Trent Reznor has certainly always had things to get off his chest.

Trent Reznor has certainly always had things to get off his chest. With little more than a classical piano training and a couple of years' experience as a studio dogsbody under his belt, the 23-year-old Reznor single-handedly made the first Nine Inch Nails album, Pretty Hate Machine, in 1989. Songs such as "Sin" and the MTV favourite "Head like a Hole" set out tableaux of psycho-sexual angst and aggression that struck such a chord with the USA's youth that the album spent the best part of two years in the Billboard chart, and Britain's industrial-music fans were close behind.

The strongly expressed introspection and bitterness of the songs often had Reznor risking sulky-teen-poet posturing, but his facility with musical and lyrical hooks and his unmistakable conviction has secured him the benefit of the doubt in a way that his protégé Marilyn Manson, for example, hasn't always managed.
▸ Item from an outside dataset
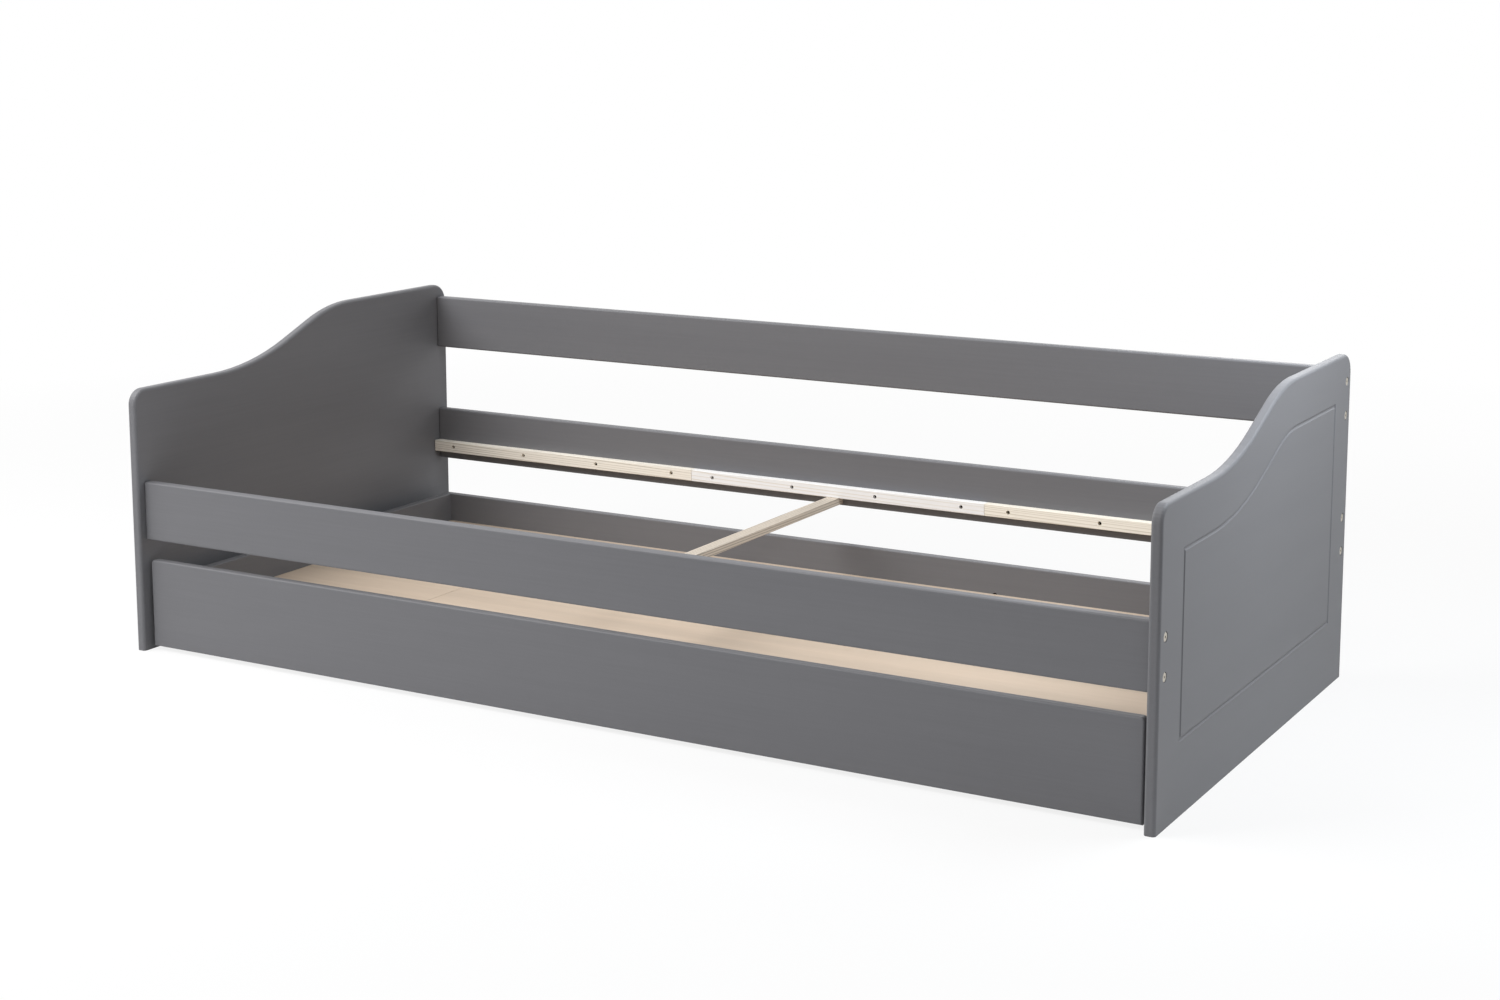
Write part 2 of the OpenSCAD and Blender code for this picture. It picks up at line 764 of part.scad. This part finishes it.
// A bracket around one wheel: a plate under the bearer and two cheeks that hold the axle
module caster_bracket(index) {
    place = caster_places[index];
    cheek_x = wheel_w / 2 + cheek_gap;
    axle_z = wheel_d / 2;
    plate_z = caster_h - caster_plate_t;
    color(ZINC) translate([place[0], place[1], 0]) difference() {
        union() {
            translate([-caster_plate.x / 2, -caster_plate.y / 2, plate_z])
                cube([caster_plate.x, caster_plate.y, caster_plate_t]);
            for (side = [0, 1])
                mirror([side, 0, 0])
                    translate([cheek_x, 0, 0])
                        rotate([90, 0, 90])
                            linear_extrude(cheek_t)
                                polygon(concat(
                                    [[cheek_top_half, plate_z + caster_plate_t / 2]],
                                    [[-cheek_top_half, plate_z + caster_plate_t / 2]],
                                    arc([0, axle_z], cheek_foot_r, 190, 350, 2 * corner_steps)
                                ));
        }
        translate([0, 0, axle_z])
            rotate([0, 90, 0])
                cylinder(d = axle_d + 2 * axle_play, h = caster_plate.x, center = true, $fn = bore_fn);
        for (side = [-1, 1])
            translate([side * caster_screw_x, 0, plate_z])
                bore(screw_d + 4 * hole_play, caster_plate_t + overshoot);
    }
}

// A wheel that turns on its axle: flat tread with eased rims, a thin web and a full-width hub
module caster_wheel(index) {
    place = caster_places[index];
    half_w = wheel_w / 2;
    r = wheel_d / 2;
    half_web = wheel_web_t / 2;
    bore_r = axle_d / 2 + axle_play;
    color(BLACK_PLASTIC)
        translate([place[0], place[1], r])
            rotate([0, 90, 0])
                rotate_extrude($fn = 96)
                    polygon(concat(
                        [[bore_r, -half_w], [wheel_hub_r, -half_w], [wheel_hub_r, -half_web]],
                        [[wheel_rim_inner_r, -half_web], [wheel_rim_inner_r, -half_w]],
                        arc([r - wheel_edge_r, -half_w + wheel_edge_r], wheel_edge_r, -90, 0, ease_steps),
                        arc([r - wheel_edge_r, half_w - wheel_edge_r], wheel_edge_r, 0, 90, ease_steps),
                        [[wheel_rim_inner_r, half_w], [wheel_rim_inner_r, half_web]],
                        [[wheel_hub_r, half_web], [wheel_hub_r, half_w], [bore_r, half_w]]
                    ));
}

// The riveted axles of all the casters, which stay with the brackets
module caster_axles() {
    cheek_outer = wheel_w / 2 + cheek_gap + cheek_t;
    color(ZINC)
        for (place = caster_places)
            translate([place[0], place[1], wheel_d / 2])
                rotate([0, 90, 0]) {
                    cylinder(d = axle_d, h = 2 * cheek_outer, center = true, $fn = bore_fn);
                    for (side = [0, 1])
                        mirror([0, 0, side])
                            translate([0, 0, cheek_outer])
                                cylinder(d = axle_head_d, h = axle_head_t, $fn = bore_fn);
                }
}

// Pan-head screws that hold the brackets to the bearers, two to a caster
module caster_screws() {
    color(DARK_STEEL)
        for (place = caster_places)
            for (side = [-1, 1])
                translate([place[0] + side * caster_screw_x, place[1], caster_h - caster_plate_t]) {
                    translate([0, 0, -pan_head_t])
                        cylinder(d = pan_head_d, h = pan_head_t, $fn = bore_fn);
                    cylinder(d = screw_d, h = caster_plate_t + caster_screw_length - 2, $fn = bore_fn);
                }
}

left_end_panel();
right_end_panel();
front_rail();
back_rail_lower();
back_rail_upper();
back_ledge_left();
back_ledge_middle();
back_ledge_right();
front_ledge_left();
front_ledge_middle();
front_ledge_right();
crossbar();
left_panel_bolts();
right_panel_bolts();
front_rail_nuts();
back_rail_lower_nuts();
back_rail_upper_nuts();
back_ledge_screws();
front_ledge_screws();
crossbar_screws();
drawer_front();
drawer_left_side();
drawer_right_side();
drawer_back();
drawer_floor_short();
drawer_floor_long();
drawer_front_bearer();
drawer_back_bearer();
for (i = [0:cross_bearer_count - 1])
    cross_bearer(i);
drawer_cams();
drawer_cam_dowels();
drawer_back_screws();
for (i = [0:caster_count - 1])
    caster_bracket(i);
for (i = [0:caster_count - 1])
    caster_wheel(i);
caster_axles();
caster_screws();
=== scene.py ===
# Looks, lights and camera for the day bed with its storage drawer.
# X runs along the bed, the front faces -Y and Z is up, in metres.

import math

import bpy
from mathutils import Matrix, Vector

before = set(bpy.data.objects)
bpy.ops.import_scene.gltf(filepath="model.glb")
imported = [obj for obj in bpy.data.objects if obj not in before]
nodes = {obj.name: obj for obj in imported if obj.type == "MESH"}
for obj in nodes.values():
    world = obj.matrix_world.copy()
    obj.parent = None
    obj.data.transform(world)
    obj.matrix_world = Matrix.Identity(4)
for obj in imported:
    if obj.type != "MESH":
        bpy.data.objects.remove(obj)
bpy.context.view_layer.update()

# Numbers of the axes that the grain of a board can run along
X, Y = 0, 1

# Colours as they look on screen, from 0 to 255
GREY_LACQUER = (115, 115, 118)
PINE_LEFT = (251, 245, 234)
PINE_MIDDLE = (250, 250, 251)
PINE_RIGHT = (251, 245, 233)
PINE_BAR = (213, 202, 188)
PINE_BEARER = (222, 200, 164)
PLYWOOD = (200, 182, 163)
YELLOW_ZINC = (188, 182, 170)
BLUE_ZINC = (196, 198, 202)
DARK_STEEL = (52, 46, 41)
BLACK_PLASTIC = (34, 34, 37)
FLOOR_WHITE = (238, 238, 238)

# Tints that a colour is multiplied by, as linear red, green, blue and alpha
NO_TINT = (1, 1, 1, 1)
LACQUER_CLOUD_TINT = (0.965, 0.965, 0.97, 1)
PINE_CLOUD_TINT = (0.97, 0.96, 0.945, 1)
PINE_FIBRE_TINT = (0.95, 0.945, 0.935, 1)
PLYWOOD_FIBRE_TINT = (0.94, 0.92, 0.89, 1)

# Green and blue that the dark lines in pine keep for each part of red
LATE_WOOD_GREEN = 0.93
LATE_WOOD_BLUE = 0.82

# Scale of each figure along the grain and across it, where a higher value is finer
LACQUER_CLOUDS = (1.3, 16)
LACQUER_GRAIN = (5, 240)
LACQUER_PORES = (26, 900)
PINE_RINGS = (0.8, 60)
PINE_CLOUDS = (2.2, 30)
PINE_FIBRES = (30, 1500)
PLYWOOD_FIGURE = (1.4, 22)
PLYWOOD_FIBRES = (22, 700)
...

Reznor's quality control is evident in his slow release rate: With Teeth, out next month, will be only the third full studio album in the 16 years since his debut; an EP, remix compilations, a live set and the soundtrack to Natural Born Killers have done a little to stop the gaps.

His inclusion in Time magazine's list of the 25 most influential Americans in 1997 indicates the disproportionate relationship between the volume of his output and his standing in the musical community. There is something about Reznor's work that worms its way into your mind and anchors itself there. The more considered and even, in some cases, optimistic tracks of his last album, The Fragile (1999), a US No 1 and UK Top 10, were initially perplexing after the sustained attack of his previous work, but it markedly expanded Reznor's range.
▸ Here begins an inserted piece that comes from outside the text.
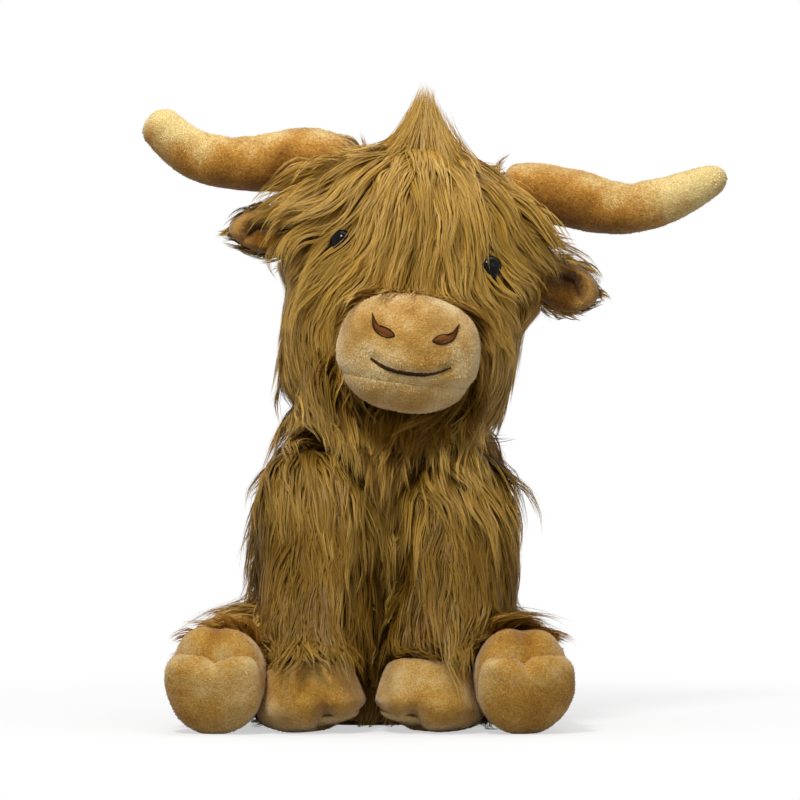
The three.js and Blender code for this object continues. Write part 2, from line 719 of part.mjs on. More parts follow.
function outlinePrism(outline) {
  const geometry = new THREE.ExtrudeGeometry(outline, { depth: 60, bevelEnabled: false, curveSegments: 4 });
  geometry.rotateX(Math.PI / 2);
  geometry.translate(0, -MUZZLE_REACH + 50, 0);
  return solidOf(geometry);
}

// A raised patch of satin stitches that lies on the muzzle inside an outline seen from the front.
function stitchedPatch(outline) {
  const shell = muzzleForm(SEAM_GAP + STITCH_HEIGHT).subtract(muzzleForm(SEAM_GAP));
  return shell.intersect(outlinePrism(outline));
}

function nostrilOutline(side) {
  const outer = new THREE.Vector2(FEATURE_SHIFT + side * NOSTRIL_OUTER.x, NOSTRIL_OUTER.z);
  const inner = new THREE.Vector2(FEATURE_SHIFT + side * NOSTRIL_INNER.x, NOSTRIL_INNER.z);
  const along = inner.clone().sub(outer);
  const below = new THREE.Vector2(side * along.y, -side * along.x).setLength(NOSTRIL_WIDTH);
  const bend = (share, drop) => outer.clone().addScaledVector(along, share).addScaledVector(below, drop);
  const outline = new THREE.Shape();
  outline.moveTo(outer.x, outer.y);
  outline.splineThru([bend(0.3, 0.35), bend(0.65, 0.45), inner.clone()]);
  outline.splineThru([bend(0.8, 1.15), bend(0.45, 1.2), bend(0.12, 0.6), outer.clone()]);
  return outline;
}

function mouthOutline() {
  const steps = 8;
  const outline = [];
  const height = (share) => MOUTH_END_HEIGHT - MOUTH_SAG * (1 - (2 * share - 1) ** 2);
  const edge = (share, rise) => outline.push(new THREE.Vector2(
    FEATURE_SHIFT + (2 * share - 1) * MOUTH_HALF_SPAN, height(share) + rise,
  ));
  for (let i = 0; i <= steps; i += 1) edge(i / steps, -MOUTH_STITCH_WIDTH / 2);
  for (let i = steps; i >= 0; i -= 1) edge(i / steps, MOUTH_STITCH_WIDTH / 2);
  return new THREE.Shape(outline);
}

function addMuzzle() {
  const room = placed(headForm(SEAM_GAP), between(headFrame.matrixWorld, muzzleFrame.matrixWorld));
  const whole = muzzleForm().subtract(room);
  const seam = -CHIN_SEAM_DROP;
  const above = boxSolid(vec(-80, -200, seam + SEAM_GAP / 2), vec(80, 0, 80));
  const below = boxSolid(vec(-80, -200, -80), vec(80, 0, seam - SEAM_GAP / 2));
  addPiece('muzzle', muzzleFrame, whole.intersect(above), shortPile());
  addPiece('chin', muzzleFrame, whole.intersect(below), shortPile());
  SIDES.forEach(([name, side]) => {
    addPiece(`${name}_nostril`, muzzleFrame, stitchedPatch(nostrilOutline(side)), stitching());
  });
  addPiece('mouth_stitching', muzzleFrame, stitchedPatch(mouthOutline()), stitching());
}

// Horns and ears, each in a frame at its root whose +X points away from the head

function rootFrame(side, x, y, height, droop) {
  const frame = frameAt(headFrame, vec(side * x, y, height));
  frame.rotation.order = 'YXZ';
  frame.rotation.set(0, side * droop * DEGREE, side > 0 ? 0 : Math.PI);
  frame.updateWorldMatrix(true, false);
  return frame;
}

const hornDroop = { left: LEFT_HORN_DROOP, right: RIGHT_HORN_DROOP };
const hornFrames = SIDES.map(([name, side]) => (
  [name, side, rootFrame(side, HORN_ROOT_SPACING / 2, 0, HORN_RISE, hornDroop[name])]
));
const earFrames = SIDES.map(([name, side]) => (
  [name, side, rootFrame(side, EAR_ROOT_SPACING / 2, EAR_BACK_SHIFT, EAR_RISE, EAR_DROOP)]
));

// forward is the frame's own Y direction that faces the cow's front.
function hornForm(forward) {
  const swell = swellOf([[0, 1], [0.35, 0.95], [0.7, 0.88], [1, HORN_TIP_RADIUS / HORN_ROOT_RADIUS]]);
  const radius = (share) => HORN_ROOT_RADIUS * swell(share);
  const tube = stuffedForm({
    spine: smooth(
      vec(0, 0, 0),
      vec(HORN_LENGTH * 0.33, forward * HORN_FORWARD_SWEEP * 0.2, -HORN_DIP * 0.7),
      vec(HORN_LENGTH * 0.62, forward * HORN_FORWARD_SWEEP * 0.5, -HORN_DIP),
      vec(HORN_LENGTH, forward * HORN_FORWARD_SWEEP, HORN_TIP_LIFT),
    ),
    across: vec(0, 1, 0),
    halfAcross: radius,
    halfDeep: radius,
    startRound: 0.03,
    endRound: 0.1,
    sides: 14,
    endSteps: 3,
    middleSteps: 8,
  });
  return tube.add(ballSolid(HORN_ROOT_RADIUS, 14));
}

// A root's room in the head: a ball for the root and a cone that opens as far as the piece flexes.
function rootRoom(rootRadius, halfThick, halfTall, flex) {
  const opening = ROOT_ROOM_LENGTH * Math.tan((flex + ROOT_ROOM_SPARE) * DEGREE);
  const cone = stuffedForm({
    spine: line(vec(-ROOT_ROOM_BACK, 0, 0), vec(ROOT_ROOM_LENGTH, 0, 0)),
    across: vec(0, 1, 0),
    halfAcross: (share) => halfThick + FLEX_GAP + (share * opening) / 3,
    halfDeep: (share) => halfTall + FLEX_GAP + share * opening,
    startRound: 0.02,
    endRound: 0.02,
    sides: 14,
    endSteps: 1,
    middleSteps: 1,
  });
  return cone.add(ballSolid(rootRadius + FLEX_GAP, 14));
}

function addHorns() {
  hornFrames.forEach(([name, side, frame]) => {
    addPiece(`${name}_horn`, frame, hornForm(-side), shortPile());
  });
}

function earLeaf() {
  const tall = swellOf([[0, 0.4], [0.5, 1], [1, 0.72]]);
  const leaf = stuffedForm({
    spine: line(vec(0, 0, 0), vec(EAR_LENGTH, 0, 0)),
    across: vec(0, 1, 0),
    halfAcross: () => EAR_THICKNESS / 2,
    halfDeep: (share) => (EAR_HEIGHT / 2) * tall(share),
    startRound: 0.12,
    endRound: 0.35,
    sides: 14,
    endSteps: 2,
    middleSteps: 3,
  });
  return leaf.add(ballSolid(EAR_ROOT_RADIUS, 10));
}

// The hollow in the ear's front, as an egg that lies on the front surface.
function earHollow(forward, grow = 0) {
  const geometry = new THREE.SphereGeometry(1, 14, 8);
  geometry.rotateZ(Math.PI / 2);
  geometry.scale(EAR_LENGTH * 0.38 + grow, EAR_THICKNESS * 0.6 + grow, EAR_HEIGHT * 0.34 + grow);
  geometry.translate(EAR_LENGTH * 0.56, forward * EAR_THICKNESS * 0.56, 0);
  return solidOf(geometry);
}

function addEars() {
  earFrames.forEach(([name, side, frame]) => {
    const forward = -side;
    addPiece(`${name}_ear`, frame, earLeaf().subtract(earHollow(forward)), longPile());
    const lining = earLeaf().intersect(earHollow(forward, -SEAM_GAP))
      .subtract(earHollow(forward, -SEAM_GAP - EAR_LINING_THICKNESS));
    addPiece(`${name}_ear_lining`, frame, lining, shortPile());
  });
}

// Forelock: a wisp with hollow sides that draws up from the crown to a point

function forelockForm() {
  const start = HEAD_TOP - 22;
  const tip = HEAD_TOP + FORELOCK_HEIGHT;
  const swell = swellOf([[0, 1], [0.25, 0.93], [0.42, 0.7], [0.6, 0.36], [0.8, 0.14], [1, 0.07]]);
  return stuffedForm({
    spine: line(vec(0, -FORELOCK_FORWARD, start), vec(-FORELOCK_SHIFT, -FORELOCK_FORWARD, tip)),
    halfAcross: (share) => (FORELOCK_WIDTH / 2) * swell(share),
    halfDeep: (share) => (FORELOCK_DEPTH / 2) * swell(share),
    startRound: 0.04,
    endRound: 0.03,
    sides: 18,
    endSteps: 1,
    middleSteps: 6,
  });
}

function addHead() {
  let head = headForm();
  const ballRoom = NECK_BALL_RADIUS + 2 * NECK_PATCH_THICKNESS + 3 * FLEX_GAP;
  head = head.subtract(ballSolid(ballRoom));
  eyeFrames.forEach(([, frame]) => {
    head = head.subtract(placed(eyeRoom(), between(frame.matrixWorld, headFrame.matrixWorld)));
  });
  const hornRoom = rootRoom(HORN_ROOT_RADIUS, HORN_ROOT_RADIUS, HORN_ROOT_RADIUS, HORN_RAISE);
  const earRoom = rootRoom(EAR_ROOT_RADIUS, EAR_THICKNESS / 2, EAR_HEIGHT / 2, EAR_LOWER);
  [[hornRoom, hornFrames], [earRoom, earFrames]].forEach(([room, frames]) => {
    frames.forEach(([, , frame]) => {
      head = head.subtract(placed(room, between(frame.matrixWorld, headFrame.matrixWorld)));
    });
  });
  addPiece('head', headFrame, head, longPile());
  addPiece('forelock', headFrame, forelockForm().subtract(headForm(SEAM_GAP)), longPile());
}

function addNeckPatches() {
  const bodyPatchRadius = NECK_BALL_RADIUS + FLEX_GAP;
  const headPatchRadius = bodyPatchRadius + NECK_PATCH_THICKNESS + FLEX_GAP;
  const frame = frameAt(cow, headFrame.position);
  addPiece('body_neck_patch', frame, neckPatch(bodyPatchRadius, BODY_PATCH_REACH), backingCloth());
  addPiece('head_neck_patch', frame, neckPatch(headPatchRadius, HEAD_PATCH_REACH), backingCloth());
}

addTorso();
addNeckPatches();
addHead();
addMuzzle();
addEyes();
addHorns();
addEars();
addFrontLeg('front_left', 1);
addFrontLeg('front_right', -1);
addHindLeg('hind_left', 1);
addHindLeg('hind_right', -1);
addTail();

export default cow;
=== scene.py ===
"""Sitting long-haired plush cow: skins, pile, horns, hooves and face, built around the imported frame."""

import json
import logging
import math
from collections.abc import Callable, Sequence
from dataclasses import dataclass, field
from enum import Enum, IntEnum
from functools import cached_property
from typing import ClassVar

import bmesh
import bpy
import numpy as np
from mathutils import Matrix, Vector
from mathutils.bvhtree import BVHTree


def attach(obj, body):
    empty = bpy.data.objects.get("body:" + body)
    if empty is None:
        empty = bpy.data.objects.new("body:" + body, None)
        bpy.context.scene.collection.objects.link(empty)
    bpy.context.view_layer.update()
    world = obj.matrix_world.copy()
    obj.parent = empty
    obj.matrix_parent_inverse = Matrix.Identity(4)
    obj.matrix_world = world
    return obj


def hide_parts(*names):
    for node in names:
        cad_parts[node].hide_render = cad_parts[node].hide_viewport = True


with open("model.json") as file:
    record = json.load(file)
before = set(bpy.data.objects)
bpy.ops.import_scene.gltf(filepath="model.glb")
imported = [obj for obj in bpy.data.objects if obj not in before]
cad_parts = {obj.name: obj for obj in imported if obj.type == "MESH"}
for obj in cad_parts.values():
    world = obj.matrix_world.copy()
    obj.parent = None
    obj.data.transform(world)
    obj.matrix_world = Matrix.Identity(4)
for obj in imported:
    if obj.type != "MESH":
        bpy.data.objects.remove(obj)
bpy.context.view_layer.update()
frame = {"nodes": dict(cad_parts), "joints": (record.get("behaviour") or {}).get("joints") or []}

log = logging.getLogger("plush_cow")

MM = 0.001
SEED = 20817

Array = np.ndarray
Piece = bpy.types.Object
Material = bpy.types.Material
Socket = bpy.types.NodeSocket
Knots = Sequence[tuple[float, float]]
Colour = tuple[float, float, float]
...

Nine Inch Nails opened their second London date with the conjoined duo of "The Frail" and "The Wretched", from The Fragile. The titles alone show how close Reznor sails to the wind of pretentiousness. "The Frail" is a pseudo-classical piano track serving as an intro to "The Wretched", and the lights came up to reveal a moody Reznor at the keyboard. The audience enjoyed those openers and the new tracks that followed, but it was not until "March of the Pigs", from the 1994 album The Downward Spiral, several songs into the set, that the crowd-surge came, heralding ferocious moshing largely untroubled by the wrongfooting 7/8 time signature that the track uses.

That was the pattern of the whole show: songs from The Fragile were received politely, but the new numbers were not helped by the Astoria's muddy sound, their subtleties lost. It was the all-out-assault of the early-Nineties work - "Wish", "Gave up", "Closer" - that translated best, sending the crowd into a frenzy.
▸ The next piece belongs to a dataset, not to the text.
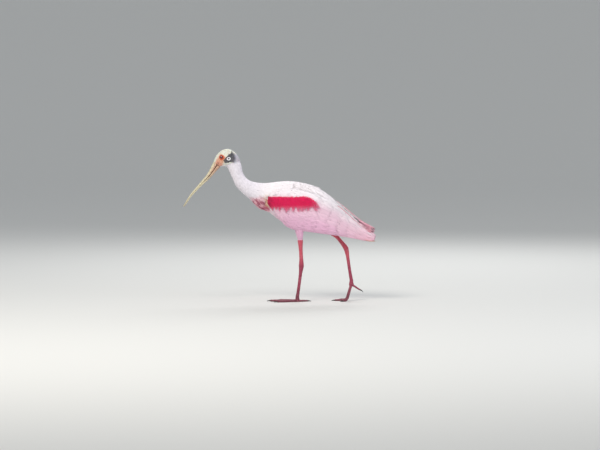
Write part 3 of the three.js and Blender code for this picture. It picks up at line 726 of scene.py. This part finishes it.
def lay_feathers(name, spots, outs, ahead, length, width, lift, droop, tint, uv):
    """Single feathers on the skin, each with its own length, width and lift."""
    ahead = ahead - outs * (ahead * outs).sum(-1, keepdims=True)
    ahead /= np.linalg.norm(ahead, axis=-1, keepdims=True)
    across = np.cross(outs, ahead)
    size = lambda value: np.broadcast_to(np.asarray(value, float), len(spots))[:, None]
    length, width, lift, droop = size(length), size(width), size(lift), size(droop)

    def place(t, s, top):
        run = t * length
        height = -0.8 + lift * (np.sqrt(t) - 0.4 * t**3) - droop * run * run
        height = height + width * (0.12 * top - 0.1 * s * s)
        moved = spots[:, None, :] + ahead[:, None, :] * run[..., None] + outs[:, None, :] * height[..., None]
        return moved + across[:, None, :] * (s * width / 2)[..., None]

    feather_mesh(name, place, tint, uv, down_material)


# %% The neck and the trunk
def coat_length(station):
    return np.interp(station, [4, 6, 8, 10, 12, 15, 21], [7, 8.5, 11, 14, 18, 22, 24])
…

The nihilistic Reznor of old, epitomised by lyrics such as, "Don't think you're having all the fun/ You know me - I hate everyone", was absent, replaced by a healthy and amiable-looking new model. His abuse of bandmates and audience is a thing of the past; instead, he concentrated on feeling the music wrought by a band that retains only one musician from the Fragility tour of 1999, the versatile and powerful drummer Jerome Dillon.

The chance to see a band of Nine Inch Nails' stature in a relatively intimate venue such as the Astoria almost compensated for the murky and surprisingly quiet PA.